The amount of tyre squeal and slip under anything beyond a half-throttle standing-start would have been more at home within the confines of Santa Pod’s quarter-miles. However its useful 1,297-c.c. performance of 13.5 sec. from 0-62 m.p.h. could be delivered to tarmac less dramatically.
The 128 3Ps we tried suffered from sticky steering, but they still handle in a safe manner that can be exploited readily within the bounds of increasing understeer until the throttle is lifted. The three-door configuration and foldaway rear seats allow maximum load to be increased in capacity from the previous model’s 11.3 Cu. ft. to an astonishing 32.4 Cu. ft., though the catalogue illustrates a man sitting on his own with a large potted plant growing over the folded-forward front seat, which may explain some of the difference! It is nice to note that Fiat have included a luggage cover, which doubles as the rear shelf.
The 128 range of saloons, estates and three-door coupés nears the 2½ million mark in production and the 128 3P can only extend that appeal to the benefit of Fiat and those who consider a Capri oversize, or who find other full-size coupés impractical and too expensive.
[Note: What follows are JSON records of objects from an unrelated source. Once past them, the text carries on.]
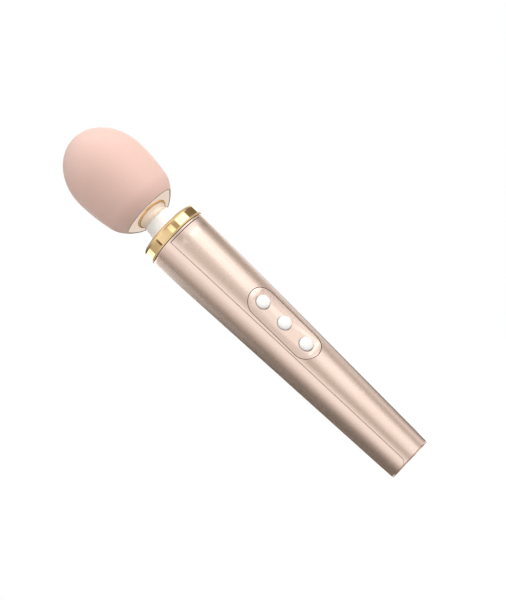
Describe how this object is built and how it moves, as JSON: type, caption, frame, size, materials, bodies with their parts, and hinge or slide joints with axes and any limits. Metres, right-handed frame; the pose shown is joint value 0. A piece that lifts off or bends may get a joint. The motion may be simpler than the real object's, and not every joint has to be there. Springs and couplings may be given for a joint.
{
  "type": "handheld wand massager",
  "caption": "Cordless hand-held massage wand: tapered metallic handle with a button pad, gold collar, flexible neck and a soft domed vibrating head.",
  "frame": {"origin": "centre of the flat bottom end of the handle", "axes": "+Z along the handle to the head, -Y towards the front panel and its buttons, +X to the right seen from the front"},
  "size_m": [0.047, 0.047, 0.254],
  "materials": {
    "rose_gold_shell": "satin metallic rose gold",
    "yellow_gold": "polished pale gold plate",
    "copper_gold": "polished rose gold plate",
    "pink_silicone": "matte soft-touch silicone",
    "white_elastomer": "matte off-white elastomer",
    "white_button": "satin white",
    "dark_plastic": "moulded, matte",
    "pale_nylon": "moulded nylon",
    "black_rubber": "moulded rubber",
    "steel": "bright steel",
    "contact_brass": "gold-plated contact",
    "magnet": "sintered ferrite",
    "copper_winding": "enamelled copper wire",
    "board_green": "solder mask",
    "chip_black": "moulded package",
    "cell_wrap": "shrink-wrapped steel can",
    "red_sleeve": "wire insulation",
    "black_sleeve": "wire insulation"
  },
  "bodies": {
    "handle": {"rear_shell": "rose_gold_shell", "front_panel": "rose_gold_shell", "button_pad": "rose_gold_shell", "end_cap": "rose_gold_shell", "collar_ring": "yellow_gold", "collar_seal": "black_rubber", "neck_clamp": "dark_plastic", "keypad_gasket": "black_rubber", "circuit_board": "board_green", "controller_chip": "chip_black", "charger_chip": "chip_black", "board_screw_upper": "steel", "board_screw_lower": "steel", "switch_up": "dark_plastic", "switch_power": "dark_plastic", "switch_down": "dark_plastic", "chassis": "dark_plastic", "battery_cell": "cell_wrap", "battery_tab_positive": "steel", "battery_tab_negative": "steel", "battery_lead_red": "red_sleeve", "battery_lead_black": "black_sleeve", "charge_contact_positive": "contact_brass", "charge_contact_negative": "contact_brass", "charge_magnet": "magnet", "charge_lead_red": "red_sleeve", "charge_lead_black": "black_sleeve", "board_lead_red": "red_sleeve", "board_lead_black": "black_sleeve", "lead_connector": "pale_nylon"},
    "neck": {"neck_sleeve": "white_elastomer", "neck_spring": "steel", "motor_lead_red": "red_sleeve", "motor_lead_black": "black_sleeve"},
    "head": {"head_cover": "pink_silicone", "head_core": "dark_plastic", "head_base": "dark_plastic", "head_trim": "copper_gold", "motor_cushion": "black_rubber", "motor_can": "steel", "motor_end_bell": "pale_nylon", "motor_magnet_left": "magnet", "motor_magnet_right": "magnet", "motor_bracket": "steel", "bracket_screw_left": "steel", "bracket_screw_right": "steel"},
    "rotor": {"motor_shaft": "steel", "motor_armature": "copper_winding", "eccentric_weight": "contact_brass"},
    "button_up": {"button_up": "white_button"},
    "button_power": {"button_power": "white_button"},
    "button_down": {"button_down": "white_button"},
    "plunger_up": {"plunger_up": "pale_nylon"},
    "plunger_power": {"plunger_power": "pale_nylon"},
    "plunger_down": {"plunger_down": "pale_nylon"}
  },
  "joints": [
    {"name": "neck_nod", "type": "hinge", "parent": "handle", "child": "neck", "pos_m": [0, 0, 0.18565], "axis": [1, 0, 0], "range_deg": [-12, 12], "stiffness_Nm_per_rad": 1.6, "deforming": ["neck_sleeve", "neck_spring", "motor_lead_red", "motor_lead_black"]},
    {"name": "neck_sway", "type": "hinge", "parent": "neck", "child": "head", "pos_m": [0, 0, 0.18565], "axis": [0, 1, 0], "range_deg": [-12, 12], "stiffness_Nm_per_rad": 1.6, "deforming": ["neck_sleeve", "neck_spring", "motor_lead_red", "motor_lead_black"]},
    {"name": "rotor_spin", "type": "hinge", "parent": "head", "child": "rotor", "pos_m": [0, 0, 0.215], "axis": [0, 0, 1], "continuous": true},
    {"name": "press_up", "type": "slide", "parent": "handle", "child": "button_up", "axis": [0, 0.9995, 0.0304], "range_m": [0, 0.0005], "stiffness_N_per_m": 1500},
    {"name": "press_power", "type": "slide", "parent": "handle", "child": "button_power", "axis": [0, 0.9995, 0.0304], "range_m": [0, 0.0005], "stiffness_N_per_m": 1500},
    {"name": "press_down", "type": "slide", "parent": "handle", "child": "button_down", "axis": [0, 0.9995, 0.0304], "range_m": [0, 0.0005], "stiffness_N_per_m": 1500},
    {"name": "plunge_up", "type": "slide", "parent": "handle", "child": "plunger_up", "axis": [0, 0.9995, 0.0304], "range_m": [0, 0.0005]},
    {"name": "plunge_power", "type": "slide", "parent": "handle", "child": "plunger_power", "axis": [0, 0.9995, 0.0304], "range_m": [0, 0.0005]},
    {"name": "plunge_down", "type": "slide", "parent": "handle", "child": "plunger_down", "axis": [0, 0.9995, 0.0304], "range_m": [0, 0.0005]}
  ],
  "couplings": [
    {"joint": "plunge_up", "follows": "press_up", "ratio": 1},
    {"joint": "plunge_power", "follows": "press_power", "ratio": 1},
    {"joint": "plunge_down", "follows": "press_down", "ratio": 1}
  ]
}
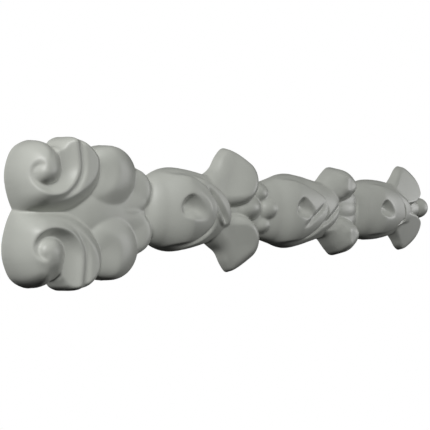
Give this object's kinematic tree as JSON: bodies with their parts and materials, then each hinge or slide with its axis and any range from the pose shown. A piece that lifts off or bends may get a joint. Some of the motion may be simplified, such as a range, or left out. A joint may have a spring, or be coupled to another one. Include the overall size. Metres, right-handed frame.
{
  "type": "drop onlay",
  "caption": "Moulded drop onlay in low relief: paired scrolls, leaves, and a run of closed buds with flared petals, ending in a ball.",
  "frame": {"origin": "middle of the flat back face, on the long axis, half way between the scroll end and the tip ball", "axes": "+X along the drop from the scroll end to the tip ball, -Y out of the back towards the room, +Z across it; hung as a drop it is turned a quarter turn about Y so that the scroll end is at the top"},
  "size_m": [0.3466, 0.0232, 0.0727],
  "materials": {
    "primer": "warm grey factory primer, satin, over moulded polyurethane"
  },
  "bodies": {
    "root": {"onlay": "primer"}
  },
  "joints": []
}
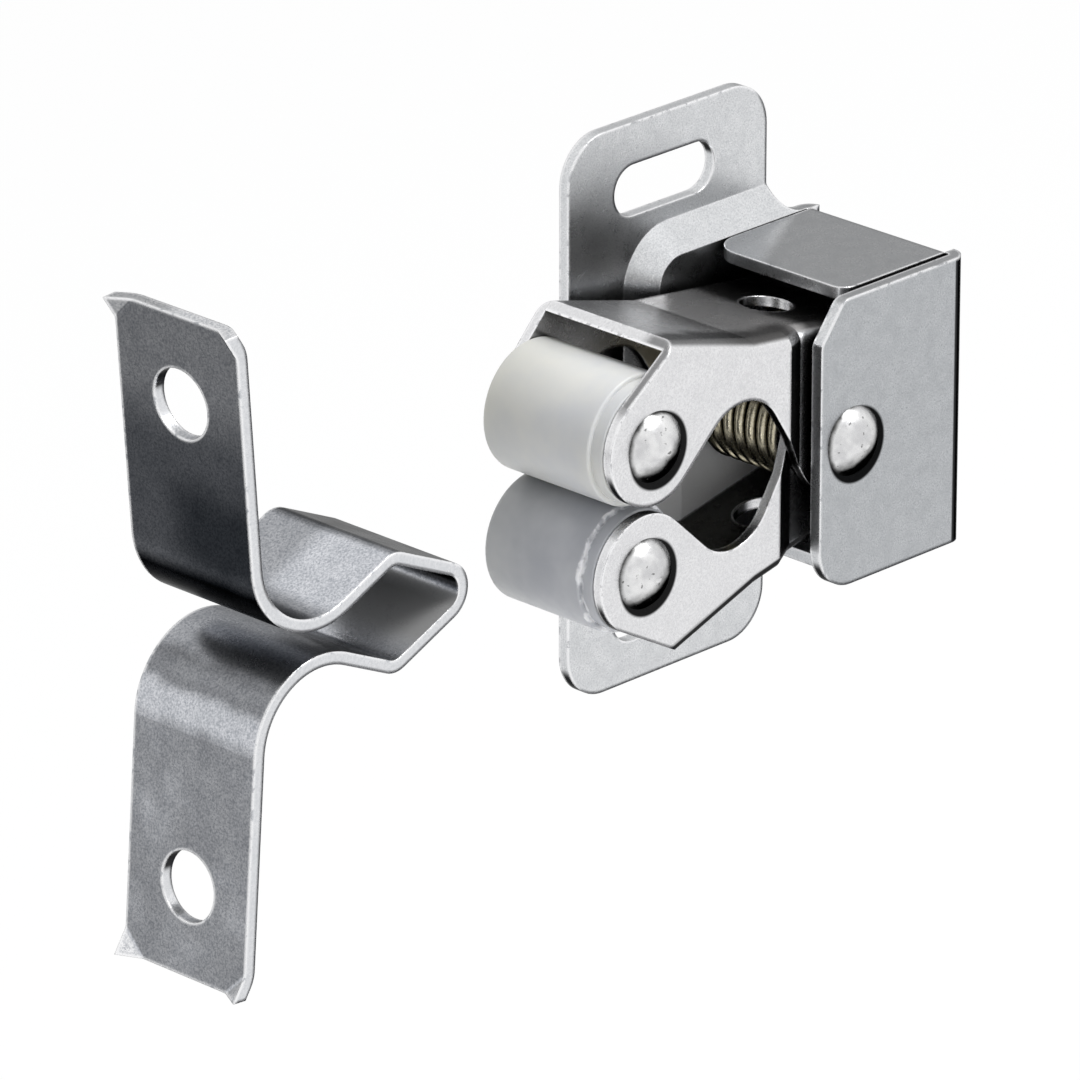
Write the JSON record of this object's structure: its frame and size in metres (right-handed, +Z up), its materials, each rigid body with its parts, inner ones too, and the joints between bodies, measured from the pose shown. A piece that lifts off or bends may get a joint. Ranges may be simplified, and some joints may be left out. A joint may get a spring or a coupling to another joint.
{
  "type": "double roller catch",
  "caption": "Double roller catch for a cupboard door: a folded steel housing whose two sprung arms close their rollers on a spear-shaped striker.",
  "frame": {"origin": "centre of the two fixing slots, on the face of the base plate that lies against the cupboard wall", "axes": "+X from the striker into the catch, +Y into the cupboard wall, +Z up along the line of the slots"},
  "size_m": [0.0713, 0.018, 0.0474],
  "materials": {
    "zinc_plate": "bright zinc plate with a fine grain",
    "rivet": "polished zinc plate",
    "spring_steel": "drawn spring wire",
    "nylon": "translucent white, satin"
  },
  "bodies": {
    "catch": {"housing": "zinc_plate", "pivot_pin": "rivet", "torsion_spring": "spring_steel"},
    "upper_jaw": {"upper_arm": "zinc_plate", "upper_roller_pin": "rivet"},
    "lower_jaw": {"lower_arm": "zinc_plate", "lower_roller_pin": "rivet"},
    "upper_wheel": {"upper_roller": "nylon"},
    "lower_wheel": {"lower_roller": "nylon"},
    "striker": {"striker": "zinc_plate"}
  },
  "joints": [
    {"name": "upper_arm_swing", "type": "hinge", "parent": "catch", "child": "upper_jaw", "pos_m": [0.0026, -0.0098, 0], "axis": [0, 1, 0], "range_deg": [0, 16], "stiffness_Nm_per_rad": 0.038, "springref_deg": -91.67, "deforming": ["torsion_spring"]},
    {"name": "lower_arm_swing", "type": "hinge", "parent": "catch", "child": "lower_jaw", "pos_m": [0.0026, -0.0098, 0], "axis": [0, -1, 0], "range_deg": [0, 16], "stiffness_Nm_per_rad": 0.038, "springref_deg": -91.67},
    {"name": "upper_roller_spin", "type": "hinge", "parent": "upper_jaw", "child": "upper_wheel", "pos_m": [-0.0166, -0.0098, 0.0048], "axis": [0, 1, 0], "continuous": true},
    {"name": "lower_roller_spin", "type": "hinge", "parent": "lower_jaw", "child": "lower_wheel", "pos_m": [-0.0166, -0.0098, -0.0048], "axis": [0, 1, 0], "continuous": true},
    {"name": "striker_slide", "type": "slide", "parent": "catch", "child": "striker", "axis": [1, 0, 0], "range_m": [0, 0.0148]}
  ]
}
The only penalty such customers will pay is that of excessive engine noise and drumming at speeds beyond Britain’s highest speed limit.
Goodbye Front Plates
Motorcycle front number plates cease to be a legal requirement after August 1st. The protruding edge of these front plates “has afforded a significant safety hazard to rider and pedestrian”, says a DoE report. Motorcycles, mopeds or scooters are all included in this new regulation, which doesn’t however, insist on removal of existing plates, a point of interest perhaps to owners of vintage motorcycles who would he loath to change long-standing appearances. Rear number plates remain a statutory requirement.
For the benefit of D.S.J., who will undoubtedly complain (!), and our readers, a printing error in correcting another error has transformed the ex-Peter Whitehead Ferrari described on page 892 into a 1-litre instead of 1½-litre supercharged car.